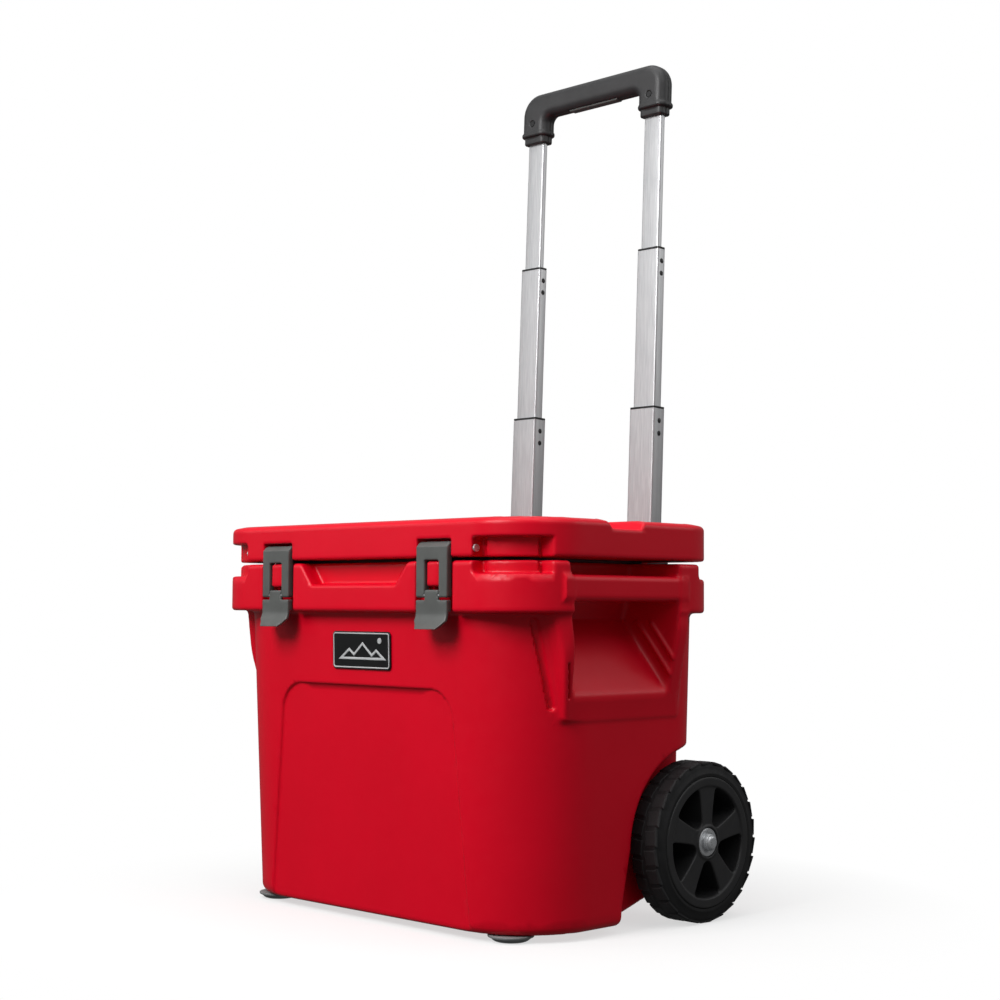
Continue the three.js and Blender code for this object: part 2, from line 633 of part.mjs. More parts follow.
for (const { sign, tag } of sides) {
  const tubeX = sign * handleX;
  place(`foot_front_${tag}`, foot(), looks.foot, cooler, [sign * 204, 62, 0]);
  place(`foot_rear_${tag}`, foot(), looks.foot, cooler, [sign * 196, 168, 0]);
  place(`hinge_pin_${tag}`, rodX(4, sign * (hingeX - 15.5), sign * (hingeX + 15.5), hingeY, hingeZ, 16), looks.steel);
  place(`latch_pin_${tag}`, latchPin(sign), looks.steel);
  place(`latch_frame_${tag}`, latchFrame(sign * latchX), looks.latch);
  place(`latch_lever_${tag}`, latchLever(sign * latchX), looks.latch);
  place(`lever_pin_${tag}`, leverPin(sign * latchX), looks.steel);
  place(`outer_tube_${tag}`,
    squareTube(tubeX, outerTube.width, outerTube.deep, outerTube.bottom, outerTube.top), looks.tube, handle);
  stages.forEach((stage, i) => {
    place(`${stage.name}_tube_${tag}`, squareTube(tubeX, stage.width, stage.deep, stage.bottom, stage.top),
      looks.tube, handle);
    if (i + 1 < stages.length) {
      place(`${stage.name}_collar_${tag}`, collar(tubeX, stage, stages[i + 1]), looks.grip, handle);
    }
  });
  place(`grip_screw_${tag}`, gripScrew(tubeX), looks.steel, handle);
  place(`trigger_spring_${tag}`, triggerSpring(sign * 34), looks.steel, handle);

  const wheel = new THREE.Group();
  wheel.position.set(0, wheelY, wheelRadius);
  wheel.rotation.z = sign < 0 ? Math.PI : 0;
  cooler.add(wheel);
  place(`wheel_rim_${tag}`, wheelRim(), looks.wheel, wheel);
  place(`wheel_tyre_${tag}`, wheelTyre(), looks.rubber, wheel);
  place(`wheel_bush_${tag}`, ring(axleRadius + gap, 9.2, 244.5, 283.8), looks.seal, wheel);
  place(`axle_spacer_${tag}`, ring(axleRadius + gap, 11, wellWall + gap, 243.6), looks.steel, wheel);
  place(`axle_washer_${tag}`, ring(axleRadius + gap, 16.5, 284.4, 286.6, 18), looks.steel, wheel);
  place(`axle_nut_${tag}`, axleNut(), looks.steel, wheel);
}

export default cooler;
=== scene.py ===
import json
import math

import bmesh
import bpy
import numpy as np
import openvdb
from mathutils import Matrix, Vector

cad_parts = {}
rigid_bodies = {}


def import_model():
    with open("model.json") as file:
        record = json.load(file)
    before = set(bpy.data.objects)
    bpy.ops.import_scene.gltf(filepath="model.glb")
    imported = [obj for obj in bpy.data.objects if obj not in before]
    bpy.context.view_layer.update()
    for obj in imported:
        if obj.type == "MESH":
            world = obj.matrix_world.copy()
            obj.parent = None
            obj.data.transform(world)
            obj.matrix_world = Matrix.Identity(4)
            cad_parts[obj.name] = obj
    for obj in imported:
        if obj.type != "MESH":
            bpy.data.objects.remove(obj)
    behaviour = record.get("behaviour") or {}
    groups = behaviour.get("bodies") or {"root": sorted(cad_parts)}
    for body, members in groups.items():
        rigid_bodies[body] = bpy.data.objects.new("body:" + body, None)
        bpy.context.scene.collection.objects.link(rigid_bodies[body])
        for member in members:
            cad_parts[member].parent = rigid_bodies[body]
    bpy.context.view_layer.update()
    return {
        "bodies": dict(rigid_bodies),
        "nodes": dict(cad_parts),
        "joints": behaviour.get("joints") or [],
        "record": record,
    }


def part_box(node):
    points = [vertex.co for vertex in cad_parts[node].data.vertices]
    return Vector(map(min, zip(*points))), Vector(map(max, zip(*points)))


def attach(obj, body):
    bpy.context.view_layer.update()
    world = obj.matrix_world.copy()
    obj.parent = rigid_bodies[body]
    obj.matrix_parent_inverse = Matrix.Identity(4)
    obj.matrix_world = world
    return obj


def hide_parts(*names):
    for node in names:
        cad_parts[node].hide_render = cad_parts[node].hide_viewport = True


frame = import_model()
nodes = frame["nodes"]
print("frame loaded:", len(nodes), "nodes")


def boxMm(node):
    low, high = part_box(node)
    return np.array(low) * 1000, np.array(high) * 1000


lidLow, lidHigh = boxMm("lid_shell")
bodyLow, bodyHigh = boxMm("body_shell")
halfWidth = lidHigh[0]
frontY = bodyLow[1]                     # pieces are modelled with y = 0 on the lid's front
depth = 346.0                           # lid and band, front to back
lidTop = lidHigh[2]
lidBottom = 422.5
rimTop = 418.5
bandBottom = 361.0
cornerRadius = 74.0
frontRadius = 86.0                      # the front corners are rounder than the back ones
wallInset = 17.0                        # body wall behind the band
draft = 0.0255
tubeX = 106.0
handleY = 385.4
lean = math.atan(0.0393)                # the handle leans back
wheelY, wheelZ = 306.6, 93.8
latchX = 140.0
latchPinY, latchPinZ = 6.0, 432.0
leverPinY, leverPinZ = -1.2, 380.0
hingeY, hingeZ = 326.0, 419.0
shift = Vector((0, frontY, 0))
sides = ((-1, "left"), (1, "right"))


# A field holds the distance to a surface, negative inside. Joins and cuts leave
# a true fillet, which is what a rotational mould gives its edges.

def gridOf(low, high, cell):
    lines = [np.arange(low[i], high[i] + cell * 0.5, cell, dtype=np.float32) for i in range(3)]
    return np.meshgrid(*lines, indexing="ij", sparse=True)


def span(w, low, high):
    return np.abs(w - (low + high) / 2) - (high - low) / 2


def rect(u, v, u0, u1, v0, v1, radius=0.0):
    a = span(u, u0, u1) + radius
    b = span(v, v0, v1) + radius
    return np.hypot(np.maximum(a, 0), np.maximum(b, 0)) + np.minimum(np.maximum(a, b), 0) - radius


def join(a, b, radius=0.0):
    if not radius:
        return np.minimum(a, b)
    fillet = np.hypot(np.maximum(radius - a, 0), np.maximum(radius - b, 0))
    return np.maximum(radius, np.minimum(a, b)) - fillet


def common(a, b, radius=0.0):
    if not radius:
        return np.maximum(a, b)
    fillet = np.hypot(np.maximum(radius + a, 0), np.maximum(radius + b, 0))
    return np.minimum(-radius, np.maximum(a, b)) + fillet


def cut(a, b, radius=0.0):
    return common(a, -b, radius)


def disc(u, v, u0, v0, radius):
    return np.hypot(u - u0, v - v0) - radius


def capsule(u, v, u0, v0, u1, v1, radius):
    du, dv = u1 - u0, v1 - v0
    t = np.clip(((u - u0) * du + (v - v0) * dv) / (du * du + dv * dv), 0, 1)
    return np.hypot(u - u0 - t * du, v - v0 - t * dv) - radius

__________

**EXERCISE OBJECTIVE**
Set down, without any change, only the lines from the line that holds "const wheel = new THREE.Group();" through the line that holds "cad_parts[obj.name] = obj", both lines included.

**EXPECTED OUTPUT**
  const wheel = new THREE.Group();
  wheel.position.set(0, wheelY, wheelRadius);
  wheel.rotation.z = sign < 0 ? Math.PI : 0;
  cooler.add(wheel);
  place(`wheel_rim_${tag}`, wheelRim(), looks.wheel, wheel);
  place(`wheel_tyre_${tag}`, wheelTyre(), looks.rubber, wheel);
  place(`wheel_bush_${tag}`, ring(axleRadius + gap, 9.2, 244.5, 283.8), looks.seal, wheel);
  place(`axle_spacer_${tag}`, ring(axleRadius + gap, 11, wellWall + gap, 243.6), looks.steel, wheel);
  place(`axle_washer_${tag}`, ring(axleRadius + gap, 16.5, 284.4, 286.6, 18), looks.steel, wheel);
  place(`axle_nut_${tag}`, axleNut(), looks.steel, wheel);
}

export default cooler;
=== scene.py ===
import json
import math

import bmesh
import bpy
import numpy as np
import openvdb
from mathutils import Matrix, Vector

cad_parts = {}
rigid_bodies = {}


def import_model():
    with open("model.json") as file:
        record = json.load(file)
    before = set(bpy.data.objects)
    bpy.ops.import_scene.gltf(filepath="model.glb")
    imported = [obj for obj in bpy.data.objects if obj not in before]
    bpy.context.view_layer.update()
    for obj in imported:
        if obj.type == "MESH":
            world = obj.matrix_world.copy()
            obj.parent = None
            obj.data.transform(world)
            obj.matrix_world = Matrix.Identity(4)
            cad_parts[obj.name] = obj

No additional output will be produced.